I had a real gold-star kind of day yesterday. I passed my word count goal, outlined today’s writing, did some development work on other projects, did laundry, practiced my choir music and worked on the piano, did some yoga, and went to bed early.
This morning I had a dentist appointment (no cavities, not even the flossing lecture!), which kind of threw my morning schedule off, but I should still get all my writing work done, though I also have grand plans to bake something using the ton of blueberries I bought because they were ridiculously cheap. I picked up some more on the way home from the dentist, so I should have enough for a pie. I’m thinking of making mini pies in the muffin tin and freezing some of them, so I can have blueberry pie whenever I want it. Not that I have that much room in my freezer. A space to put in a chest freezer is on my wish list for my dream house.
The dentist seemed to be in a late 1970s groove today, because that’s the music that was playing. It took me back to when I was living in Germany and listened to the Armed Forces Radio Network on a little transistor radio. Their FM station was more “easy listening” (basically elevator music), but they did play some current music on the AM station, and the dentist office music today was the kind of stuff they played — Supertramp, Steely Dan, Kansas, etc.
But the funny thing was, the bits of songs that jumped out at me weren’t because of hearing those songs as songs. There was a thing they did on AFN that I don’t know if it was a syndicated thing, locally produced, or something someone did and released it as a comedy “song,” but they did “interviews” of various famous figures, using little clips of songs as the answers. Like, there was one that was interviewing some official about the energy crisis and asked what he was personally doing, and the answer was a clip of the line “I try to get undressed without the light” from the Kenny Rogers song “She Believes in Me.” There was also one that used a clip saying “take the long way home” from the Supertramp song.

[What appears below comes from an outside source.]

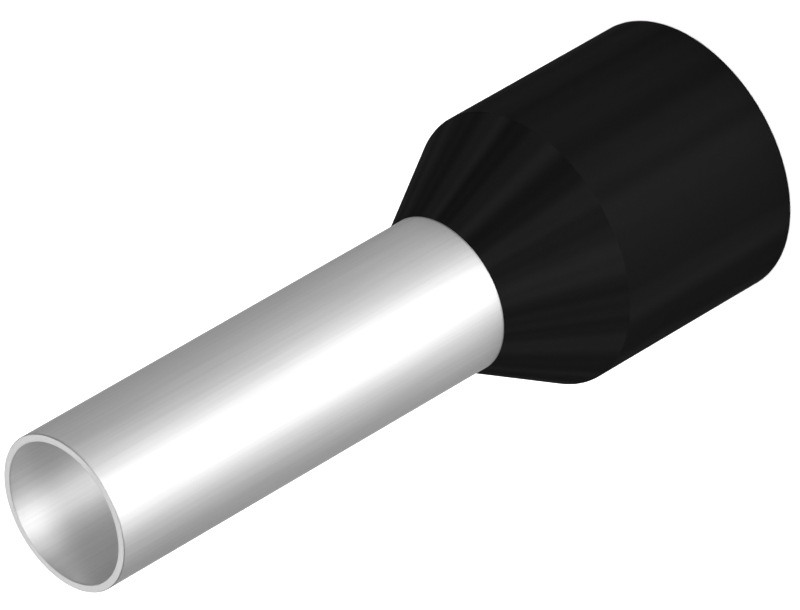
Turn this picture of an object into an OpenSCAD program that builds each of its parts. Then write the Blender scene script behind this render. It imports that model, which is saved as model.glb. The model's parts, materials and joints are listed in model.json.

So as I was lying there, having my teeth poked and prodded, individual lines of songs were jumping out at me as being interview answers, which reminded me of that thing I hadn’t thought about in years. I was a weird kid who read the newspaper, so I actually got the current affairs jokes (and in some cases, these “interview” segments made me look up info, so I was learning about current affairs from them), and I remember being really frustrated when I taped these things and played them for my friends or told my friends about them, and they didn’t get the joke.
Does anyone in my age bracket or older (remembering the late 70s) remember something like this? Was it just a couple of servicemen working at AFN goofing around, or was it a national thing?
4 comments:
I remember hearing some of those in the the late 60s or early 70s, when I was in middle school or high school. I heard them on the local top 40 (or, in those days, the "boss 30") AM radio station in central coastal California. So they must have been a "thing" not confined to armed forces radio.
Googled a bit and found this... not the particular one(s) I remember, but a good example of the technique:
https://70spop.wordpress.com/2013/11/30/mr-jaws-by-dickie-goodman-cash-1975/
I remember the Mr. Jaws one! I'm pretty sure that's the same guy who did all of the ones I remember.